Il fut enterré au cimetière d’Ivry-sur-Seine dans le Carré des Fusillés, avec Manouchian. Il laissa une lettre simple et émouvante à son frère cadet, en ajoutant ses adieux à tout le Red Star tant le football occupait une place importante chez ce jeune homme de vingt ans.
Rino Della Negra a été homologué combattant des Forces françaises de l’intérieur (FFI), et Interné résistant.
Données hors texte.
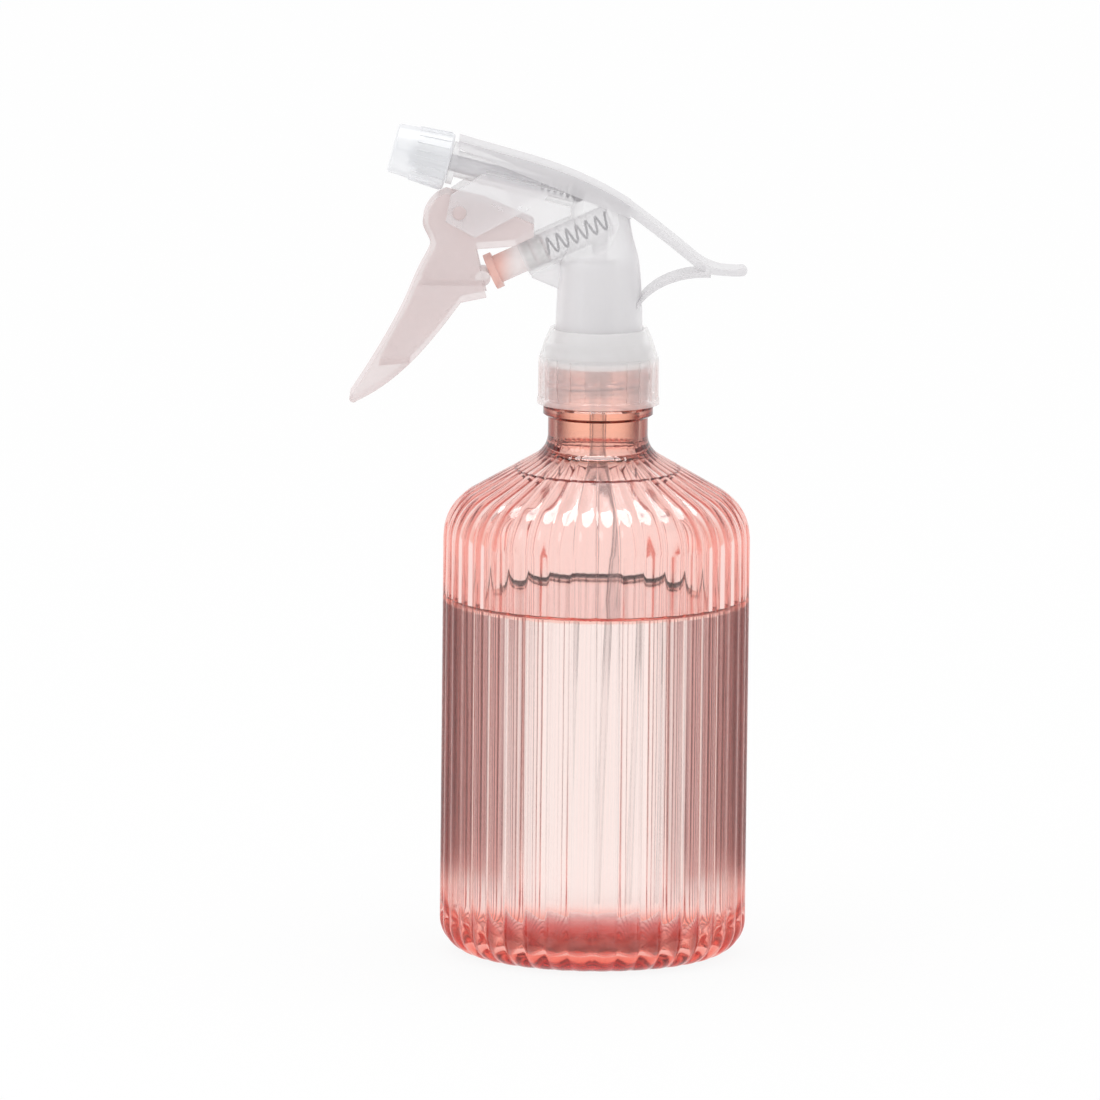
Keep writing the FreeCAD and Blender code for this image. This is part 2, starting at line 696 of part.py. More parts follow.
def outlet_ball():
    """Ball that lets water out towards the nozzle."""
    return Part.makeSphere(outlet_ball_radius, on_barrel(outlet_ball_place()))


def outlet_spring():
    """Light spring that keeps the outlet ball on its seat."""
    start = outlet_ball_place() + 0.62 * outlet_ball_radius + 0.35
    return coil_spring(outlet_wire, outlet_coil, outlet_turns, core_rear - spring_gap - start,
                       on_barrel(start), barrel_way)


# ================================================================ nozzle
def nozzle_core():
    """Flatted stem inside the barrel: water runs past its flats to the swirl tip."""
    length = barrel_nose + core_nose - core_rear
    stem = rod(on_barrel(core_rear), barrel_way, length, barrel_bore - fit_gap)
    size = 2 * barrel_bore
    for side in (-1, 1):
        flat = Part.makeBox(length - 2.2, size, size, FreeCAD.Vector(0, core_flat, -barrel_bore))
        if side < 0:
            flat = flat.mirror(FreeCAD.Vector(), FreeCAD.Vector(0, 1, 0))
        turn = FreeCAD.Rotation(FreeCAD.Vector(1, 0, 0), barrel_way)
        flat.Placement = FreeCAD.Placement(on_barrel(core_rear), turn)
        stem = stem.cut(flat)
    return stem


def nozzle_seal():
    """Sealing ring that slides on the barrel's nose inside the cap."""
    start = on_barrel(barrel_nose - seal_behind_nose)
    return pipe(start, barrel_way, seal_length, seal_outer, barrel_radius + fit_gap)


def nozzle_cap():
    """Ribbed cap with the spray hole."""
    start = on_barrel(cap_rear)
    shell = cone(start, barrel_way, cap_length, cap_rear_radius, cap_front_radius)
    shell = shell.makeFillet(0.7, [shell.Edges[0], shell.Edges[2]])
    seat = barrel_nose - seal_behind_nose - cap_rear
    mouth = rod(start, barrel_way, seat + seal_length + fit_gap, seal_outer + fit_gap)
    socket = rod(start, barrel_way, cap_overlap + core_nose + fit_gap, barrel_radius + fit_gap)
    swirl = rod(on_barrel(barrel_nose + core_nose), barrel_way, swirl_depth, swirl_radius)
    hole = rod(on_barrel(barrel_nose), barrel_way, cap_length, orifice_radius)
    flare = cone(on_barrel(cap_front - spray_cone), barrel_way, spray_cone + 0.01, orifice_radius,
                 2.6)
    rib = Part.makeBox(cap_rib_length, 0.9, 2.0, FreeCAD.Vector(0.8, -0.45, cap_rear_radius - 2.0))
    turn = FreeCAD.Rotation(FreeCAD.Vector(1, 0, 0), barrel_way)
    lean = math.degrees(math.atan2(cap_rear_radius - cap_front_radius, cap_length))
    rib.rotate(FreeCAD.Vector(0, 0, cap_rear_radius), FreeCAD.Vector(0, 1, 0), lean)
    rib.translate(FreeCAD.Vector(0, 0, cap_rib_height))
    rib.Placement = FreeCAD.Placement(start, turn).multiply(rib.Placement)
    ribs = around(rib, cap_ribs, start, barrel_way)
    return shell.fuse(ribs).cut([mouth, socket, swirl, hole, flare])


# ================================================================ trigger
def trigger_edges():
    """Ring of edges of the trigger's side outline."""
    front = from_pivot(trigger_front_line)
    back = from_pivot(trigger_back_line)
    tip = from_pivot([trigger_tip])[0]
    edges = curve_through(front)
    edges += arc_through(front[-1], tip, back[0])
    edges += curve_through(back)
    edges += line_through([back[-1]] + from_pivot(trigger_wing_line) + [front[0]])
    return edges


def trigger_hollow():
    """Ring of edges of the space between the trigger's side walls."""
    front = [(x + finger_plate, z - 0.3 * finger_plate) for x, z in from_pivot(trigger_front_line[:-1])]
    tip = from_pivot([trigger_hollow_tip])[0]
    back = from_pivot(trigger_hollow_line)
    top = (front[0][0], back[-1][1])
    return curve_through(front[1:-1] + [tip]) + line_through([tip] + back + [top, front[1]])


def trigger():
    """Channel-shaped lever with trunnions, finger plate and a pusher for the piston."""
    solid = plate(trigger_edges(), -trigger_half, trigger_half)
    solid = solid.cut(plate(trigger_hollow(), -trigger_inner, trigger_inner))
    nose = on_cylinder(pusher_place)
    along = FreeCAD.Vector(0, 1, 0)
    pusher = rod(FreeCAD.Vector(nose.x, -trigger_inner, nose.z), along, 2 * trigger_inner, pusher_radius)
    rib_front = pivot_x + pusher_rib_front
    rib_low = nose.z - pusher_radius
    rib = plate_outline([
        (nose.x, rib_low), (nose.x, rib_low + pusher_rib), (rib_front, rib_low + pusher_rib),
        (rib_front - 0.5 * pusher_rib, rib_low)], -trigger_inner, trigger_inner)
    solid = solid.fuse([pusher, rib])
    pin = rod(FreeCAD.Vector(pivot_x, -ear_outer, pivot_z), along, ear_outer - trigger_inner,
              trunnion_radius)
    other = rod(FreeCAD.Vector(pivot_x, trigger_inner, pivot_z), along, ear_outer - trigger_inner,
                trunnion_radius)
    return solid.fuse([pin, other])


# ================================================================ shroud
def cover_top(drop=0.0):
    """Top line of the cover, from its front edge to the column, lowered by drop."""
    edge = cap_rear - cover_front_gap
    front = [over_barrel(edge, cover_front_height), over_barrel(edge - cover_brow_back, cover_brow_height)]
    return [(x, z - drop) for x, z in front] + from_joint(cover_line[:3], drop)


def cover():
    """Roof plate with side lips over the barrel and the column's top."""
    top = cover_top()
    front, rear = top[0], top[-1]
    edges = curve_through(top)
    rear_low = (rear[0], rear[1] - shroud_rear_lip)
    front_low = (front[0], front[1] - shroud_front_lip)
    edges += line_through([rear, rear_low, front_low, front])
    shell = plate(edges, -shroud_half, shroud_half)
    under = cover_top(shroud_plate)
    under = [(under[0][0] - 1, under[0][1] + 0.3)] + under[1:-1] + [(under[-1][0] + 1, under[-1][1] - 0.6)]
    low = joint.z - 20
    edges = curve_through(under)
    edges += line_through([under[-1], (under[-1][0], low), (under[0][0], low), under[0]])
    return shell.cut(plate(edges, -shroud_half + shroud_lip, shroud_half - shroud_lip))


def tail():
    """Flat tail behind the column, with a strut back down to it."""
    spine = from_joint(cover_line[2:])
    spine_low = from_joint(cover_line[2:], tail_thickness)
    end = from_joint(tail_line)
    end_low = from_joint(tail_line, tail_tip_thickness)
    tip = (end[-1][0] + tail_tip_thickness / 2, end[-1][1] - tail_tip_thickness / 2)
    edges = curve_through(spine) + curve_through(end)
    edges += arc_through(end[-1], tip, end_low[-1]) + line_through([end_low[-1], end_low[1], spine_low[-1]])
    edges += curve_through(spine_low) + line_through([spine_low[0], spine[0]])
    blade = plate(edges, -tail_half, tail_half)
    low = from_joint(strut_line)
    high = from_joint(strut_line, -strut_thickness)
    edges = curve_through(low) + line_through([low[-1], high[-1]])
    edges += curve_through(high) + line_through([high[0], low[0]])
    strut = plate(edges, -tail_half, tail_half)
    up = FreeCAD.Vector(0, 0, 1)
    centre = FreeCAD.Vector(tip[0] - tail_half, 0, joint.z - 40)
    keep = rod(centre, up, 80, tail_half)
    front = FreeCAD.Vector(-20, -tail_half, centre.z)
    keep = keep.fuse(Part.makeBox(centre.x - front.x, 2 * tail_half, 80, front))
    return blade.fuse(strut).common(keep)


def shroud():
    """Cover and tail in one moulding, clear of the column and the barrel."""
    column = column_turned(shroud_gap).cut(above_roof(0))
    return cover().fuse(tail().cut(column)).cut(barrel_outside(shroud_gap))


def write(name, shape):
    """One STEP file per piece, with a line on what was made."""
    solid = shape.removeSplitter() if name != "bottle" else shape
    solid.exportStep("parts/" + name + ".step")
    box = solid.BoundBox
    print(f"{name}: {len(solid.Solids)} solid(s), valid {solid.isValid()}, {solid.Volume:.0f} mm3, "
          f"x {box.XMin:.1f}..{box.XMax:.1f}, y {box.YMin:.1f}..{box.YMax:.1f}, "
          f"z {box.ZMin:.1f}..{box.ZMax:.1f}")


if __name__ == "__main__":
    os.makedirs("parts", exist_ok=True)
    write("bottle", bottle())
    write("screw_closure", screw_closure())
    write("neck_gasket", neck_gasket())
    write("tube_holder", tube_holder())
    write("inlet_ball", inlet_ball())
    write("dip_tube", dip_tube())
    write("pump_body", pump_body())
    write("piston", piston())
    write("piston_seal", lip_seal(piston_seal_start))
    write("vent_seal", lip_seal(vent_seal_start))
    write("return_spring", return_spring())
    write("outlet_ball", outlet_ball())
    write("outlet_spring", outlet_spring())
    write("nozzle_core", nozzle_core())
    write("nozzle_seal", nozzle_seal())
    write("nozzle_cap", nozzle_cap())
    write("trigger", trigger())
    write("shroud", shroud())
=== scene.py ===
# %% [markdown]
# # A trigger mister with a fluted see-through bottle
# The object is a plant mister: a coral bottle with forty flutes, part filled with water, under a
# sprayer head of natural polypropylene. Its solid pieces arrive as a fixed frame, measured and
# jointed. They could all be modelled again here, but most of them already have their real shape,
# so this lesson only gives those a finish. It rebuilds the bottle and the two springs as finer
# meshes, and it fills the bottle with water.

import math

import bpy
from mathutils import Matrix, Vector


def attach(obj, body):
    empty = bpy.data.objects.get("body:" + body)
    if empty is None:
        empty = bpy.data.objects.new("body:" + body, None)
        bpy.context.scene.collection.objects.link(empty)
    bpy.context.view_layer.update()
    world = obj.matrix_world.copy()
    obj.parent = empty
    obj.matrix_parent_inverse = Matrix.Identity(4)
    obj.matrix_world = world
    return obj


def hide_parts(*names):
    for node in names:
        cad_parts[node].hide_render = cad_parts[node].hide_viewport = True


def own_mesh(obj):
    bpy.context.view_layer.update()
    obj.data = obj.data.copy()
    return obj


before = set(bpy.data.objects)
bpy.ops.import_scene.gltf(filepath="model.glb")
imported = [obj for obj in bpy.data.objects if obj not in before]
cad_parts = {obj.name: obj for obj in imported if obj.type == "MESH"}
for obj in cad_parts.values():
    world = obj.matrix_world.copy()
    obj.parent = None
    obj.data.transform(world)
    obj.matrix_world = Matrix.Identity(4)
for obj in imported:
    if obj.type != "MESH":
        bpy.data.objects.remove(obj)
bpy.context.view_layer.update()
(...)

Une rue tout comme une salle de réunion portent son nom à Argenteuil. Une plaque, posée à l’occasion du cinquantième anniversaire du 21 février 1944, le commémore sur le monument aux morts de Vimy, sa ville natale. Une plaque commémorative a été inaugurée au stade Bauer de Saint-Ouen lors du soixantième anniversaire de sa mort. En novembre 2020, la municipalité de Saint-Ouen dirigée par M. Karim Bouamrame a décidé de donner le nom de Rino Della Negra à une rue de la ville.
Par Claude Pennetier
SOURCES : Stéphane Courtois, Denis Peschanski, Adam Rayski, Le Sang de l’étranger. Les immigrés de la MOI dans la Résistance, Fayard, 1989. – Boris Holban, Testament, Calmann-Lévy, 1989. – Antonio Canovi, Argenteuil Creuset d’une petite Italie-Histoire et mémoire d’une migration, Pantin, Le Temps des Cerises, 2000. Traduit de l’italien par Marie-Pacale Travade (Cavriago ad Argenteuil. Migrazioni Comunità Memorie, Cavriago, ISTORECO, 1999, 365 p.). – Antonio Bechelloni, « Antifascistes italiens en France pendant la guerre : parcours aléatoires et identités réversibles », Revue d’histoire moderne et contemporaine, avril-juin 1999, p. 280-295. – Idem, « Antifascist Resistance in France from the ``Phony War’’ to the Liberation : Identity and Destinies in Question », in Donna R. Gabaccia and Fraser M. Ottanelli (sous la dir.), Italian workers of the World, Labor Migration and the Formation of Multiethnic States, Urbana and Chicago, University of Illinois Press, 2001, p. 214-231. – La Résistance en Île-de-France, DVDrom, Paris, AERI, 2004. – Claude Deawaele, « Rino Della Negra », Archives du site allezredstar.com. – Renseignements et état civil fournis par la mairie de Wimy.— Franz Stock, Journal de guerre. Écrits inédits de l’aumônier du Mont Valérien, Cerf, 2017, p. 191-192. -Bastien Gens, "L’histoire de Rino Della Negra, l’ancien joueur du Red Star fusillé en 1944 devenu une icône du club, L’Équipe, 19 octobre 2022. — Bureau Résistance GR 16 P 170891.